Let me qualify some statements. I can get behind reasonable nostalgia and a man coming to terms with his has-been status. There are some truly vulnerable moments in the movie, all of them come from DiCaprio, unsurprisingly the most talented actor in the cast. There's also a little bit of La La Land in that Tarantino documents a Los Angeles that no longer exists. The monuments have mostly been torn down and the city has a short memory.

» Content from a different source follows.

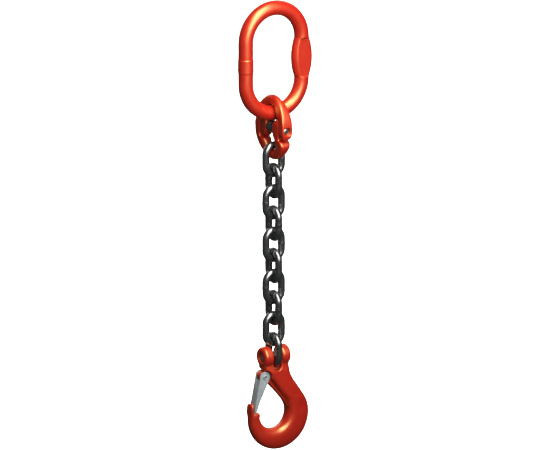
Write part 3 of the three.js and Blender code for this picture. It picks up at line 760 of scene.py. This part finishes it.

On a personal level, I connected with the episode wherein Tate finds herself in Westwood and heads to the Bruin Theater to watch the movie she is in. I went to UCLA. I know Westwood and its twin movie theaters real well. Going to a movie by myself was something I did, hoping either to be entertained for a couple hours or for the creators to impart some wisdom I can use in my own filmmaking pursuits (I still do this, though I'm in grad school in Texas). I also got a kick out of watching how other film-goers reacted to what was happening on the screen.

Enough personal nostalgia, back to the review.

I once had someone tell me that Tarantino's schtick is "Look how many movies I've seen and how much I know about them!" He's a fan lucky enough to find himself behind the camera. It goes without saying that one should love movies if they're going to make them, but outside of a handful of moments, the movie is just interesting. The substance is lacking.

Being a big Bruce Lee fan, I have to address his inclusion in the film. Inadequate portrayals are nothing new to me. Not once has Hollywood gotten him right. Tarantino joins the list of failures. Yes, he talked a big game. Yes, he was a bonafide character big on theatrics. Yes, he knew Tate and Jay Sebring (who got Lee his first break in the American film industry). No, he didn't say he would cripple Muhammad Ali, he said the size of Ali's fists would be too big to handle. And no, he wouldn't lose a fight to a stuntman. Lee didn't just fight on screen. He was forced to leave Hong Kong at 18 because he got into street fights for fun. The point is, Bruce Lee isn't a joke or a strawman for Brad Pitt to certify his macho credentials.

I consider this movie an imperfect mess with the occasional high point.